I grew up in New London, Connecticut, watching many a military ship float by my window. New London was home to the Coast Guard Academy and sat across the river from a U.S. Navy submarine base. Uniformed guardsmen, sailors in training, and sub crews leaving port would regularly wave to my friends and me from the decks of their ships. It never occurred to me that, 50 years later, such ships would come to my attention again, this time because of the confusing messages they’re sending overseas, a reflection of the conflicting images embedded in Washington’s latest version of diplomacy and foreign policy.
We still want populations around the world to admire, appreciate, and respect this country as a democracy and a powerful protector. Some ships are used to make exactly that point. And yet, in the twenty-first-century version of war American-style, other ships have become the very image and essence of hardship and harm in ways that violate the most basic tenets of democracy and justice.
This mixed message is anything but new to American foreign policy. In 2003, seven months after the invasion of Iraq, Margaret Tutwiler, incoming undersecretary of state for public diplomacy and public affairs, was assigned to deal with the sort of worries then being raised by Senator Richard Lugar (R-IN). He chaired the Foreign Relations Committee and so oversaw Tutwiler’s confirmation hearing, describing himself as “deeply concerned” and “anxious” about the country’s deteriorating image abroad.
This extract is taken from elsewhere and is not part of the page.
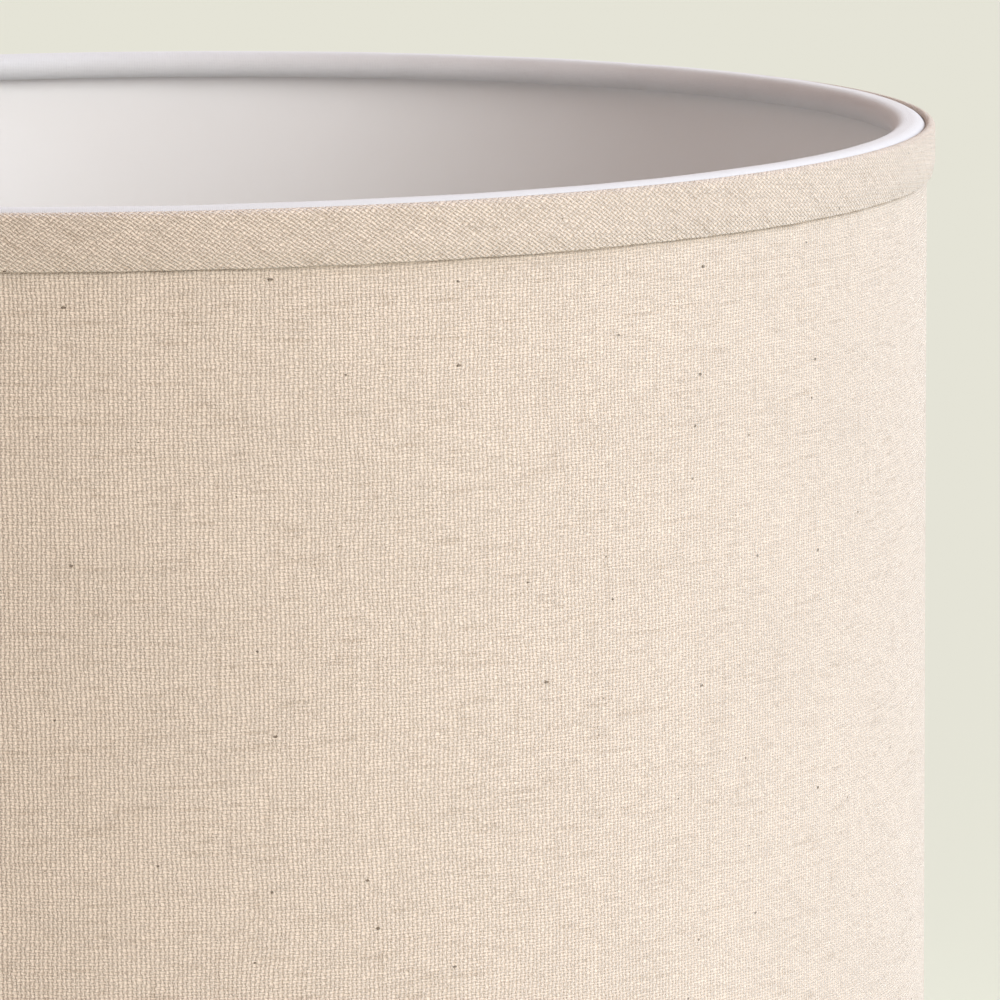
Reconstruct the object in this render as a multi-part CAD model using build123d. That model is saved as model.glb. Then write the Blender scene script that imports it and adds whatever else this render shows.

“Americans are troubled,” he explained, “by examples of virulent anti-American hatred in the Islamic world and are frustrated by public opinion in allied countries that seems increasingly ready to question American motives or blame American actions for a host of problems.” Tutwiler responded with intrepid optimism. She understood the uphill battle she faced, she assured him, one that required “maintaining and in some respects regaining respect and understanding” for the U.S. around the globe. And she promised to do what she could “to contribute to the overall effort of trying to prevent any further deterioration in our nation’s image.”
Five months later, Congressman José Serrano (D-NY), a member of the House Appropriations Committee, would suggest just how implausible was Tutwiler’s task of convincing allies and enemies alike of the good intentions of the United States, in Iraq in particular. Though respectful of the idea of public diplomacy, he expressed extreme doubt about the possibility of applying it successfully in that war-torn land then occupied by the U.S. military. As he put it, he was cognizant of just “how difficult it has become for us on the one hand to try to change the image of who we are; and, on the other hand, you know, invade and occupy an Arab country.” Then he added, in a bow of empathy for Tutwiler, “I just wonder how my job would be if I had to tell people that I am a good guy, while, on the other hand, I hit them over the head with a hammer.”…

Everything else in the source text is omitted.